Серёжу мы тоже попросили рассказать «как дошёл он до жизни такой». Рассказ его оставил глубокое впечатление на всех нас, которое я лучше передам мамиными словами: «Это было захватывающее впечатление от души, безостановочно, по прямой линии восходящей к чистоте и силе, дающей предчувствовать совершенство… И форма этой души — безупречная красота, сила и нежность и ровное сияние радостной, но серьёзной любви»[24]. Впоследствии он перешёл в православие.

Кончился покос, мы решили, что заслужили трёхдневный отдых и поехали в две смены на экскурсию. Сперва старшие, потом младшие. Поехали в Ростов Великий (Ярославский). Это был первый в моей жизни поход в компании, с ночёвками и без взрослых. Собственно одна взрослая была — Вера Николаевна, сестра Коли Стефановича, которая у нас числилась сотрудницей, но она была так молода, так застенчива (и к тому же поэтесса), что нисколько нас не стесняла.

Первым делом мы осмотрели окрестности Ростова. Это было то, что называется Ростовским опольем. Бескрайние поля и луга, нигде ни деревца. На полях рос лук. Никогда не думал, что где-нибудь на свете есть столько лука. Часть ополья была осушена и хранила следы прежнего подтопления в виде глубоких торфянистых почв. Начиналась засуха, и торфяники уже горели. Это было жутко, когда горит земля. Ветер дул в другую сторону, и потому мы могли подойти к пожару вплотную. Торф тлел и дымился, местами выходил из почвы дым без огня.

— Ребята, не подходите — предупредил нас прохожий, — здесь торф глубокий и может гореть под землёй. Провалитесь — прямо к чёрту в пекло попадёте.

Мы поскорее ретировались и пошли в город. Кремль был замечательный, сказочный, хоть и запущенный. Мы лазили по стенам, осматривали храмы, разбирали надписи на могилах епископов и протоиереев. В палатах митрополита был устроен антирелигиозный музей. В нём были собраны кадильницы, распятия и евангелия в кожаных окладах. Гвоздём экспозиции был альбом с изображениями голых женщин, который якобы был найден в келье архимандрита. Наши ребята чуть приоткрыли, застыдились и отошли. Один Костя как врезался в него, так и простоял всё время, пока мы осматривали Кремль.

На третий день взяли лодку и поехали кататься по озеру Неро. Отъехали от города километра на два. За городом как раз садилось солнце. Все его бесчисленные купола, звонницы и башни вырисовывались чётко на фоне зари. Это было так красиво, как бывает только на картинах Билибина. Сказка, да и только!

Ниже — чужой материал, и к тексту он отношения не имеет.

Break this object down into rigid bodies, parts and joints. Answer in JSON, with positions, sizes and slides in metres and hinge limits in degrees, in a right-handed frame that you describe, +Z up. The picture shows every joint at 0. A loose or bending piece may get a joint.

Когда солнце село, задумали купаться. Ох, небось и глубина здесь! Берега-то еле видны. Мальчики разделись и по команде прыгнули вниз головой с лодки, надеясь нырнуть поглубже. Эффект оказался неожиданный: когда ноги ещё были на воздухе, тела по пояс погрузились в жирный вязкий ил (сапропель, как мы после узнали). Мы насилу вылезли из грязи, но подняли при этом такую муть, что отмыться не было никакой возможности. До чего же мелко это громадное озеро!

Ходили мы и к истоку реки Которосль, чтобы посмотреть, что же вытекает из Неро. Поход этот ознаменовался тем, что мы подобрали там брошенного котёнка и привезли его в колонию, и нарекли по месту нахождения Которашкой.

Навалилась жатва. Вначале я думал, что самая тяжёлая работа — пахота, потом решил, что косьба тяжелее. Но выяснилось, что жатва требует наибольшего физического напряжения. Вот когда вспомнилось стихотворение Некрасова.

Мы вполне хлебнули этой «женской долюшки». Разве что младенцы на меже не плакали. До чего же болит спина, когда с утра до ночи простоишь согнувшись. Перед глазами оранжевые круги. Руки горят, потому что поле заросло колючками, осотом и глухой крапивой. Жало у серпов в зазубринках как мелкая пила, чуть задень по пальцу, прорежет до кости. Первый год почти никого не осталось с незабинтованными руками.